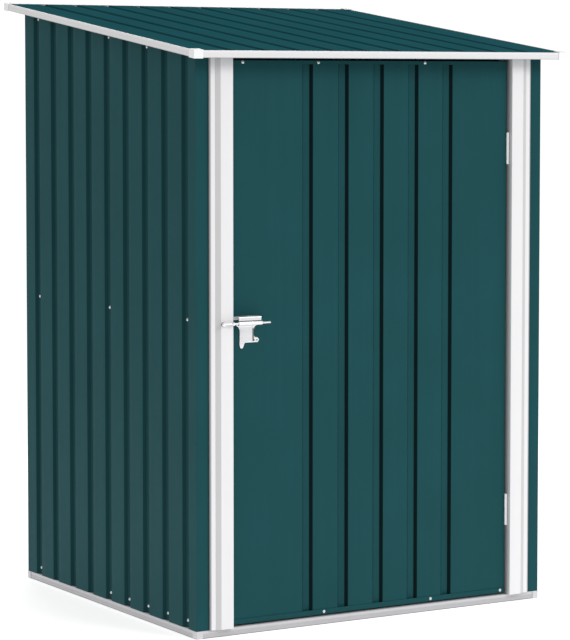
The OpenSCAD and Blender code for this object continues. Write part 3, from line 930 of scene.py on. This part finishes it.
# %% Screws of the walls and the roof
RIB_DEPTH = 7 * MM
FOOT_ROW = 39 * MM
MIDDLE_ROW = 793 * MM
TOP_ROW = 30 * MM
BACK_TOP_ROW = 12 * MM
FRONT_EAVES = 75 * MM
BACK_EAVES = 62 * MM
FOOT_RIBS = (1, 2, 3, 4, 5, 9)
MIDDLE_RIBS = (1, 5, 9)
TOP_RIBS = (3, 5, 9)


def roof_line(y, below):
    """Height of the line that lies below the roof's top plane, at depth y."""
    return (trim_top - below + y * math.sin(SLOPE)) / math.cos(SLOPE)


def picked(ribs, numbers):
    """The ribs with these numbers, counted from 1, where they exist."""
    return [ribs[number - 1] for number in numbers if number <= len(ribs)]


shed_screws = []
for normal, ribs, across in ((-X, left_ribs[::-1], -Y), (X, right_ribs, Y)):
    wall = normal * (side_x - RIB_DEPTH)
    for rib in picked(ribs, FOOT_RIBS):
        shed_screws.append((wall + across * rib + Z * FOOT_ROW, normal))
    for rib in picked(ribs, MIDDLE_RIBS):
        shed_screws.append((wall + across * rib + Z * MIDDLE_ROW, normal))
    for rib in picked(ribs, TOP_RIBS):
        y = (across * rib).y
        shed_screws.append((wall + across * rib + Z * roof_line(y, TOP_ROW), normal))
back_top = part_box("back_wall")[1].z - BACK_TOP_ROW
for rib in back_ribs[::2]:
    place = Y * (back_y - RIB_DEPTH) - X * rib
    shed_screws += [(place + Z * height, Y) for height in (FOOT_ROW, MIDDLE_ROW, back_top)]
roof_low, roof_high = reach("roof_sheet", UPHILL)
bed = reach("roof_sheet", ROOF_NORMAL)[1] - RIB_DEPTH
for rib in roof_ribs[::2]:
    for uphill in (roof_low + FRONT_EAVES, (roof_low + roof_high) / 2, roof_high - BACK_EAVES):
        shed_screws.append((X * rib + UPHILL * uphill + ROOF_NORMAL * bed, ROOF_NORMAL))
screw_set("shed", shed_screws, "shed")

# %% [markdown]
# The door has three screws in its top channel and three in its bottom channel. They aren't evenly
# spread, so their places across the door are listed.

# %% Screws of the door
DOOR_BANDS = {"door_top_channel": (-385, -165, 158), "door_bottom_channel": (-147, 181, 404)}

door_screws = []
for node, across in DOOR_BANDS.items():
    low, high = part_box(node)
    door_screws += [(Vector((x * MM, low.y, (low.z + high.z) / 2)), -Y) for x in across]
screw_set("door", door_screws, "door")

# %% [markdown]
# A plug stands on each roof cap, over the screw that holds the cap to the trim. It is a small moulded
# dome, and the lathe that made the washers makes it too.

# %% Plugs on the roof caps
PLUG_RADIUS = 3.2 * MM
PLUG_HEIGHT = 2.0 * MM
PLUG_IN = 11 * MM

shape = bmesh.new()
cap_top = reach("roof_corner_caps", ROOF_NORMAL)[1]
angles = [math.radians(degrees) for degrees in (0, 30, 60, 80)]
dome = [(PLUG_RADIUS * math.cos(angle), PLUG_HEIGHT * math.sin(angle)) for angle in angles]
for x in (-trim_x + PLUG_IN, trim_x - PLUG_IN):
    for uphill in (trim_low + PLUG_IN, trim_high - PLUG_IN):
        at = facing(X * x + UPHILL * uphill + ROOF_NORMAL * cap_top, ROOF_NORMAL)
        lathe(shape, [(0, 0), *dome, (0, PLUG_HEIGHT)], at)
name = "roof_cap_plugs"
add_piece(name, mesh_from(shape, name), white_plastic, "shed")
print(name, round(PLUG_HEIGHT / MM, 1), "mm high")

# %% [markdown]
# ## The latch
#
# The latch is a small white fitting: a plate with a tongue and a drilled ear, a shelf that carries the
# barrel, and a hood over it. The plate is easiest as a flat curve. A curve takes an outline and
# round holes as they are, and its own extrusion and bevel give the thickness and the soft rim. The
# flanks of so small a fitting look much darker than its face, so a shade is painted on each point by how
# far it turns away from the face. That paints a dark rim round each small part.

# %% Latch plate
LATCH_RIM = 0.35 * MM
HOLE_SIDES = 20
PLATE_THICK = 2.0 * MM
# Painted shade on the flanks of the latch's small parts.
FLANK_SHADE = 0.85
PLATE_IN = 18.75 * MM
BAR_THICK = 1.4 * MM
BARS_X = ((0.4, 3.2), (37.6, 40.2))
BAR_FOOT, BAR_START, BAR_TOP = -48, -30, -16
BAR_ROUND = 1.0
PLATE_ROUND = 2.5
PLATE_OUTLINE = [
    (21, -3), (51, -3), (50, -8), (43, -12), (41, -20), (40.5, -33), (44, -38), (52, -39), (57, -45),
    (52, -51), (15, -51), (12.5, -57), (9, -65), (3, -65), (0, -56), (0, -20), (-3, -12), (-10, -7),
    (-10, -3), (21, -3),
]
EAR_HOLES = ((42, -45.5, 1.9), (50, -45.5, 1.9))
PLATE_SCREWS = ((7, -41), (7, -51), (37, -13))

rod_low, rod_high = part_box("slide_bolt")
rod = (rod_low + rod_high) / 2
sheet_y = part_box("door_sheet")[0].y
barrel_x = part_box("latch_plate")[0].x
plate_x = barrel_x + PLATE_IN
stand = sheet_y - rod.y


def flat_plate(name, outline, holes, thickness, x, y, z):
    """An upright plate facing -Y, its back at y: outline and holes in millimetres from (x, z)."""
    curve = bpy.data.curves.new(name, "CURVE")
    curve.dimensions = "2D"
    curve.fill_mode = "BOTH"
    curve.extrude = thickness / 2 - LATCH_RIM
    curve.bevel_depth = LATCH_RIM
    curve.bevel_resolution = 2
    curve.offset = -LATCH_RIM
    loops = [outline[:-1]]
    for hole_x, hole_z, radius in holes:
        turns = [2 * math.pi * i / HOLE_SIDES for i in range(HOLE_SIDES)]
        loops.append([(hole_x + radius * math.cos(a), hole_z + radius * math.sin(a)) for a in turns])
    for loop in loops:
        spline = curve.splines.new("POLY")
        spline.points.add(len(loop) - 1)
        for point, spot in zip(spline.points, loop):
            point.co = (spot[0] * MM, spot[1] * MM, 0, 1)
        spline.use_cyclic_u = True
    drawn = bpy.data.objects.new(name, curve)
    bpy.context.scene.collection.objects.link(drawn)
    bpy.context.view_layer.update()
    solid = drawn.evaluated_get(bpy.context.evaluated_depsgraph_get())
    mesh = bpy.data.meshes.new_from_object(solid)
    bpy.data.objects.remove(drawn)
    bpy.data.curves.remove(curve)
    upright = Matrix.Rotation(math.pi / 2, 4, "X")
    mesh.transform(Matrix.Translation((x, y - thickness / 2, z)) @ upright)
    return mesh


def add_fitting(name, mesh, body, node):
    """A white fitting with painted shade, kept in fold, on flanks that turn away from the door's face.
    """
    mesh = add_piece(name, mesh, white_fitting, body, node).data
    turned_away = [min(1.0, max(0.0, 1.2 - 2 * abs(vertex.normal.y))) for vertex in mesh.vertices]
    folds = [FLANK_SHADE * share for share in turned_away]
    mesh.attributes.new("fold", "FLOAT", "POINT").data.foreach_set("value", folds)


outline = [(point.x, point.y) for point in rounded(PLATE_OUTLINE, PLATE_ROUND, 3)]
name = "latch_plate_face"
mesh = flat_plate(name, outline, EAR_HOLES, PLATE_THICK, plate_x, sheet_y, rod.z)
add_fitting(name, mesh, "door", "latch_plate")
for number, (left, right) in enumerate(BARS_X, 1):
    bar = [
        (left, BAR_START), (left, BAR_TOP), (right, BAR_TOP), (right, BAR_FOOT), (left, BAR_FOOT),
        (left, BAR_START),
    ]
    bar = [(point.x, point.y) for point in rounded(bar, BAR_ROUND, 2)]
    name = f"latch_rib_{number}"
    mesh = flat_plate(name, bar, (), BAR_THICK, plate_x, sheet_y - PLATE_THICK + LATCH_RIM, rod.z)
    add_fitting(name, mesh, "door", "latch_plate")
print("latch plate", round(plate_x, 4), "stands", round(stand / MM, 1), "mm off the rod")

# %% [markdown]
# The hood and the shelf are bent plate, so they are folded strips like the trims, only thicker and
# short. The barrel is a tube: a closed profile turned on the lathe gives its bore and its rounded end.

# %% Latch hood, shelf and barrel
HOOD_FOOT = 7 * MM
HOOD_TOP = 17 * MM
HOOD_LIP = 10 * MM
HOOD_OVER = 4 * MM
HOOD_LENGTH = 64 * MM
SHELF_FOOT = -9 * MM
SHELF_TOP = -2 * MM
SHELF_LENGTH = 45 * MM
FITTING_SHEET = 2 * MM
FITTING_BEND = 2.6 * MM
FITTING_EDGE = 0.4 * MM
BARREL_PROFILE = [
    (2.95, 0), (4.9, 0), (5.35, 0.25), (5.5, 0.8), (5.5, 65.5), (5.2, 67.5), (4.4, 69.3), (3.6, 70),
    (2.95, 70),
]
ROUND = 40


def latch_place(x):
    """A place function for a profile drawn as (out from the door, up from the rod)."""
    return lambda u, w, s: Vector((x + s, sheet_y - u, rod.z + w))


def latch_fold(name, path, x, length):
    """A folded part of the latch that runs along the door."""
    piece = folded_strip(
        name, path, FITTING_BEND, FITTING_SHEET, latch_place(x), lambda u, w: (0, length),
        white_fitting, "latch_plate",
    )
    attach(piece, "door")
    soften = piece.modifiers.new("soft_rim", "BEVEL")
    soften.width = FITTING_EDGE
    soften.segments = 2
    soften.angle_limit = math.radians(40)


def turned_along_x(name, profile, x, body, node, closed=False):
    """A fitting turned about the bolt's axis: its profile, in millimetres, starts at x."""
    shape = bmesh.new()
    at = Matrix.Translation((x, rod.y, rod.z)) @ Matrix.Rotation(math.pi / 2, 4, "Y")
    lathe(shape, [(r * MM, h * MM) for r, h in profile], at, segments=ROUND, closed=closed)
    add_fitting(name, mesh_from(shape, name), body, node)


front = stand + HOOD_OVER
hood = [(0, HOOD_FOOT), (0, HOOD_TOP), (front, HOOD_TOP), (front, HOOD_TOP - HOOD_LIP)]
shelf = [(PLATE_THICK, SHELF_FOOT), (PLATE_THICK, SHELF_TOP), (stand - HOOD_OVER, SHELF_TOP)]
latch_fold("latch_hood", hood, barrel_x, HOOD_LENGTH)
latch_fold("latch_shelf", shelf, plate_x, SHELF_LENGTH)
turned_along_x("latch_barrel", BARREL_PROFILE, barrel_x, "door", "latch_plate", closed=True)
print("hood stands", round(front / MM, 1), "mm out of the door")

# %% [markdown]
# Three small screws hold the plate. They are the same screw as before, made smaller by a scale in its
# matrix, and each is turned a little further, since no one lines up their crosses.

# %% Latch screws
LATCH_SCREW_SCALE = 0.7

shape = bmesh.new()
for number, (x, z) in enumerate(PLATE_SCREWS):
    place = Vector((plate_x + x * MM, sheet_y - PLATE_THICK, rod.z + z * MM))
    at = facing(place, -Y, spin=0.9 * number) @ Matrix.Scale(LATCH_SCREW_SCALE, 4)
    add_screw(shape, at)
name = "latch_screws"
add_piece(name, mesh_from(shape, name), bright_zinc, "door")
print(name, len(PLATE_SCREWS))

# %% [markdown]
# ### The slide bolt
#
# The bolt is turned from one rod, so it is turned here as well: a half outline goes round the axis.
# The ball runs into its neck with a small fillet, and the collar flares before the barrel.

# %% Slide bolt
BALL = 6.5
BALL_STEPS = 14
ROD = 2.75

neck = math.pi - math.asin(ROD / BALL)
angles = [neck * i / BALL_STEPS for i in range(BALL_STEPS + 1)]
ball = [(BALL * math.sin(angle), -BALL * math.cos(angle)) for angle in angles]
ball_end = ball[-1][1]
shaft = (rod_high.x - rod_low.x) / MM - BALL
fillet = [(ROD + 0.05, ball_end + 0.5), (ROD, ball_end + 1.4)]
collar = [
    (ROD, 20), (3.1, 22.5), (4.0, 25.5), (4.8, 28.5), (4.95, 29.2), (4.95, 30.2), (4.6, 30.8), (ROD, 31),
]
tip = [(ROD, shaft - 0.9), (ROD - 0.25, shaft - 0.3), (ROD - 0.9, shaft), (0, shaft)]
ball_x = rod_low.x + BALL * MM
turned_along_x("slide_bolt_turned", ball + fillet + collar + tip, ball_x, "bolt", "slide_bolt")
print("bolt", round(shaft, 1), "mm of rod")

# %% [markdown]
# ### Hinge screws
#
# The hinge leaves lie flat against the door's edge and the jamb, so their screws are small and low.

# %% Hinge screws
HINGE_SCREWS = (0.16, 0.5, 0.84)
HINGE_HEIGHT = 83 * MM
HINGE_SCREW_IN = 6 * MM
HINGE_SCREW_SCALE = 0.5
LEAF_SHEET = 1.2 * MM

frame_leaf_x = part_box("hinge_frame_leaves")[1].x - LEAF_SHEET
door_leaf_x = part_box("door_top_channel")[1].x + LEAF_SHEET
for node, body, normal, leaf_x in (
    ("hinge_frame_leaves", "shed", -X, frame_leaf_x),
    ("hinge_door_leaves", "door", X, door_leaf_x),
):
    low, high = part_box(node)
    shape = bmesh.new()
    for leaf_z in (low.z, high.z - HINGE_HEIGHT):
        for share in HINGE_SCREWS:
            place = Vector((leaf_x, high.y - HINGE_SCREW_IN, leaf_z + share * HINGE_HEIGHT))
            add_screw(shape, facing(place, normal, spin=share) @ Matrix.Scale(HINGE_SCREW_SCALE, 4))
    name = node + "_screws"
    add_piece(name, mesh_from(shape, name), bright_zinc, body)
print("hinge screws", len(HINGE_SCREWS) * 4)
# # # # #
## Directive
Look through the data and show every line containing "scene".

## Final answer
The OpenSCAD and Blender code for this object continues. Write part 3, from line 930 of scene.py on. This part finishes it.
    bpy.context.scene.collection.objects.link(drawn)